Jim Johnson watched Sunday's win over the New York Giants from a place he hadn't been in a dozen years.
Perhaps taking a cue from fellow veteran coach, Penn State legend Joe Paterno, Johnson, who's nursing a sore back, decided at the last minute to call the game from the coach's box high above the frozen playing surface at Giants Stadium.
The 83-year-old Paterno, who's famous for leading the Nittany Lions out of the team tunnel prior to kickoff, was relegated to the coach's box for the last seven games of the regular season and the Rose Bowl following hip surgery.
|Jim Johnson's crew put the clamps down on Brandon Jacobs and the Giants offense|
While not as sad, it was still strange not to see Johnson roaming the Eagles sideline at the Meadowlands. But for Johnson, being mentioned alongside JoePa means he's in some rarified air.
"If I'm to be honored in that company, that would be a real pleasure," Johnson said. "It was different. (It's) been a long time since I've been up there, maybe about 12 years. But it was different. It was one of those things we decided at the last moment.

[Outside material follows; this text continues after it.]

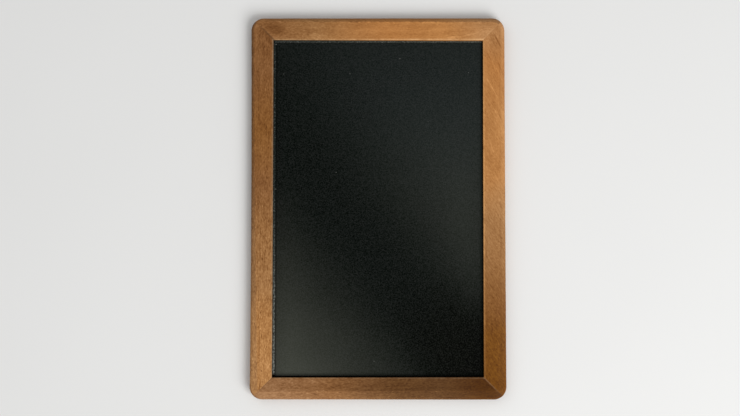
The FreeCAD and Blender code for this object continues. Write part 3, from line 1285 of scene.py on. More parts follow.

Just a little concerned that my back kind of went out. It kind of affected my leg here, so I have a hard time standing very long so I didn't want to be worried about getting out of the way. It was a little but different but it worked out OK."
The Eagles held the Giants to just three points in the second half, an early third-quarter field goal, in a 23-11 win that catapulted the team into their fifth NFC Championship game in eight years.
The Giants converted just 3-of-13 third down chances, but perhaps more importantly, the Eagles stopped the Giants on two separate occasions in the fourth quarter when they went for it on fourth-and short.
"Well, I think we've come up with big plays," Johnson said. "Just like (Sunday). Those fourth down plays were big plays. In the last six or seven weeks, we've come up with some big third-down stops. That's part of the thing. They got some running yards today, but by most standards, we did a pretty good job against the run. That's been the difference. Getting them in third down-and-long, fourth (down) situations and come up with stops. That's the difference in this team. Plus the fact they're making plays."
The Giants ran for 138 yards, 92 of which came from leading rusher Brandon Jacobs. That was in stark contrast to the first meeting of the season when New York gashed Philadelphia's defense for 219 yards on the ground.
Andy Reid, who has always held Johnson in the highest regard, almost sounded like he felt sorry for him in his postgame press conference. He also couldn't help but notice the similarity to Paterno.
"People say every once in a while that I like to throw the ball around, and coach on the offensive side," Reid said. "I know that you win games on defense and mashing the football. If you don't play good defense, you're going to struggle. I'm partial, but I've got the best defensive coordinator in the National Football League. The guys believe in him and the things he does.
"He's kept it fresh for them. For being almost 100 years old, he's kept it fresh. If you noticed (Sunday), he's up in the box. The poor guy's up in the box. He's got the back aching a little bit, so he called it from up there. Coach Paterno, it's a good example."
After the game cornerback Sheldon Brown joked that he preferred not to have Johnson down on the sideline. If that's the case, there's a chance he'll get his wish when the Eagles play the Cardinals for the NFC Championship and the right to play in Super Bowl XLIII.
"A lot of people feel that way," Johnson quipped back. "It depends. We'll see how I feel. I'd say, right now, there's a pretty good chance I'll be up there for the next one."